Visual Basic .NET is a little more strict in the area of statement formatting, but it is still possible to write programs that are both internally (code) and externally (user interface) displeasing. When I was taking programming classes in school, I thought it was clever to write obfuscated code in this manner.1 This feeling ended when, in my first programming job, I was asked to fix someone else's muddled application. From that point on I was committed to writing clear, concise, and readable code that was pleasing both for the programmer and for the user. This book is a guide to help you travel this same path. In this text you will find a clear differentiation between unprofessional programs--those that are aesthetically and logically annoying to both the user and other programmers that may review the code--and professional programs.

Who Is This Book For?

This book is for everyone who cares about Visual Basic .NET applications, and the development process surrounding these applications. Over the years, Microsoft Visual Basic has been very popular. Near the language's tenth anniversary in 2001, Microsoft boasted more than three million developers using the language.2 This number includes weekend programmers with little or no training in programming practices. You can walk into any major bookseller and see shelf after shelf of books with names like Learn Visual Basic in Your Sleep and Visual Basic .NET in 21 Minutes. These books are great for learning the usage and syntax of Visual Basic, but they often fall short when it comes to training the eager developer how to program well. The Visual Basic .NET Style Guide is written for the Visual Basic .NET programmer who wishes to enhance his or her professional and technical programming methods and style. If you are such a programmer, read on!

Writing professional Visual Basic .NET programs does take effort, lots of effort. Still, effort alone will not bring about the quality that you seek. This book contains lists of guidelines for writing good Visual Basic .NET programs. Yet more than that, it promotes an attitude, an environment of the mind in which healthy Visual Basic .NET programs are formed.

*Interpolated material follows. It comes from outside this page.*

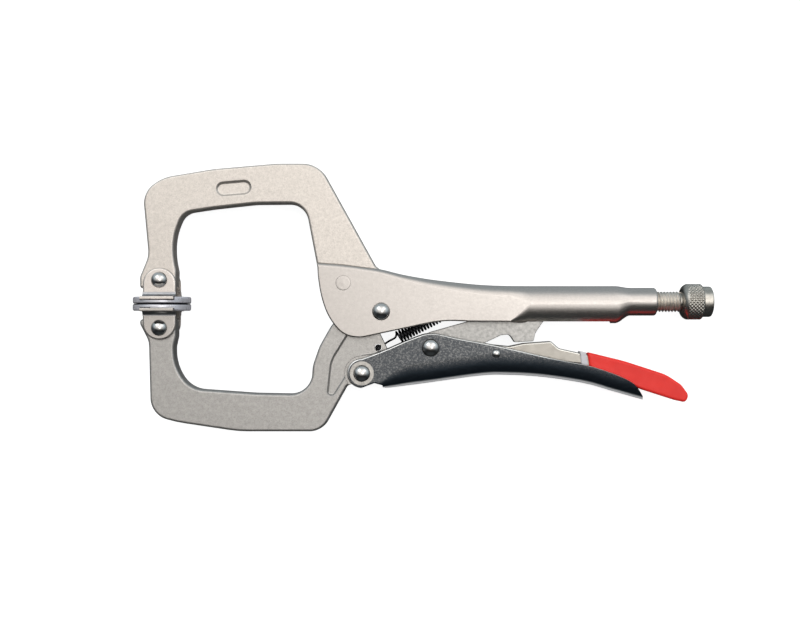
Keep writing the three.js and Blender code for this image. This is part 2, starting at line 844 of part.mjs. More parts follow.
add('upper_jaw', upperJaw(), NICKEL, 0.45, 0.9);
add('lower_jaw', lowerJaw(), FORGED, 0.5, 0.9);
add('fixed_handle', fixedHandle(), NICKEL, 0.32, 0.95);
add('jaw_plug', pin(JAW_PLUG, PLUG_RADIUS, -HANDLE_OUTER, HANDLE_OUTER), NICKEL, 0.4, 0.9);
add('main_pivot_rivet', rivet(MAIN_PIVOT, MAIN_RIVET, HANDLE_OUTER), POLISHED, 0.12, 1);
add('lever_handle', leverHandle(), DARK_STEEL, 0.4, 0.9);
add('lever_pivot_rivet', rivet(LEVER_PIVOT, LEVER_RIVET, LEVER_OUTER), POLISHED, 0.12, 1);
add('toggle_link', toggleLink(), 0x9a9a95, 0.5, 0.85);
add('link_pivot_rivet', rivet(LINK_PIVOT, LINK_RIVET, LEVER_OUTER), POLISHED, 0.12, 1);
add('release_lever', releaseLever(), 0xc3bcae, 0.35, 0.9);
add('release_lever_pin', rivet(RELEASE_PIVOT, RELEASE_RIVET, LEVER_OUTER), POLISHED, 0.2, 1);
add('grip_collar', gripCollar(), 0xc4ccd0, 0.4, 0.2);
add('grip_sleeve', gripSleeve(), RED_VINYL, 0.4, 0);
add('adjusting_screw', adjustingScrew(), 0x9d968a, 0.35, 0.95);
add('screw_tip', screwTip(), 0x77746e, 0.4, 0.95);
add('tension_spring', tensionSpring(), 0x1b1c1e, 0.4, 0.8);
[['upper', UPPER_PAD_PIVOT, 1], ['lower', LOWER_PAD_PIVOT, -1]].forEach(([name, pivot, side]) => {
  add(`${name}_pad_disc`, padDisc(pivot, side), 0xbdb7bf, 0.2, 1);
  add(`${name}_pad_bracket`, padBracket(pivot, side), 0xc8c2c4, 0.25, 1);
  add(`${name}_pad_rivet`, rivet(pivot, PAD_RIVET, BRACKET_INNER + BRACKET_WALL), POLISHED, 0.12, 1);
});

const bounds = new THREE.Box3().setFromObject(clamp);
const middle = bounds.getCenter(new THREE.Vector3());
clamp.position.set(-middle.x, -middle.y, -bounds.min.z);

const group = new THREE.Group();
group.add(clamp);
export default group;
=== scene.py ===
import math

import bpy
from mathutils import Matrix, Vector

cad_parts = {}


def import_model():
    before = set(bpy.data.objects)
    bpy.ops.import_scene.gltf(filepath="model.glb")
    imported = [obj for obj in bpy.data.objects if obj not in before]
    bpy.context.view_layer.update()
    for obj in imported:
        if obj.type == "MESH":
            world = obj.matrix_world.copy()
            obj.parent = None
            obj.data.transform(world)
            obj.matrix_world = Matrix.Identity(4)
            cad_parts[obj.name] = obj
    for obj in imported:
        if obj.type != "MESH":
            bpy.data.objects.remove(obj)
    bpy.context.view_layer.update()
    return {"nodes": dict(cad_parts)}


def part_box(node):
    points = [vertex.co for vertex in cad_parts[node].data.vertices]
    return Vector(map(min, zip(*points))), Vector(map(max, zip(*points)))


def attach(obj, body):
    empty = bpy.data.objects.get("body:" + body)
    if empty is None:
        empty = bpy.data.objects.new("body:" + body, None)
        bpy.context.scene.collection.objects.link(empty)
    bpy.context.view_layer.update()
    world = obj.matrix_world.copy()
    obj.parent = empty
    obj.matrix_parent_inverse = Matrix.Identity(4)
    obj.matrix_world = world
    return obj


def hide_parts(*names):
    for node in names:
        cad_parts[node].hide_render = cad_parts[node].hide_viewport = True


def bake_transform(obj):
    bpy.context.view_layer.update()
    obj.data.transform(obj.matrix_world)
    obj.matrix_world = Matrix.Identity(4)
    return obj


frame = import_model()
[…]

Visual Basic and Visual Basic .NET

Visual Basic 1.0 was a crossover language between MS-DOS and Windows, but it had serious platform limitations. The growing success of each release of Visual Basic, and its Visual Basic for Applications variant, has made it the language of choice for software solutions. Today's Visual Basic .NET is the most powerful version of the language yet released. With its integration into the .NET Framework, Visual Basic boasts virtually all of the power and features of C++, and its offspring, C#. While much of the information found in The Visual Basic .NET Style Guide is relevant to previous versions of the language, the book is primarily designed for use with the initial and subsequent releases of Visual Basic .NET.

Throughout this book, the terms "Visual Basic" and "Visual Basic .NET" are used interchangeably. In those few cases where "Visual Basic" refers to a version of the language before the introduction of the .NET Framework, the context of the sentence will make that clear.

P.S. The program listed earlier is a tic-tac-toe game.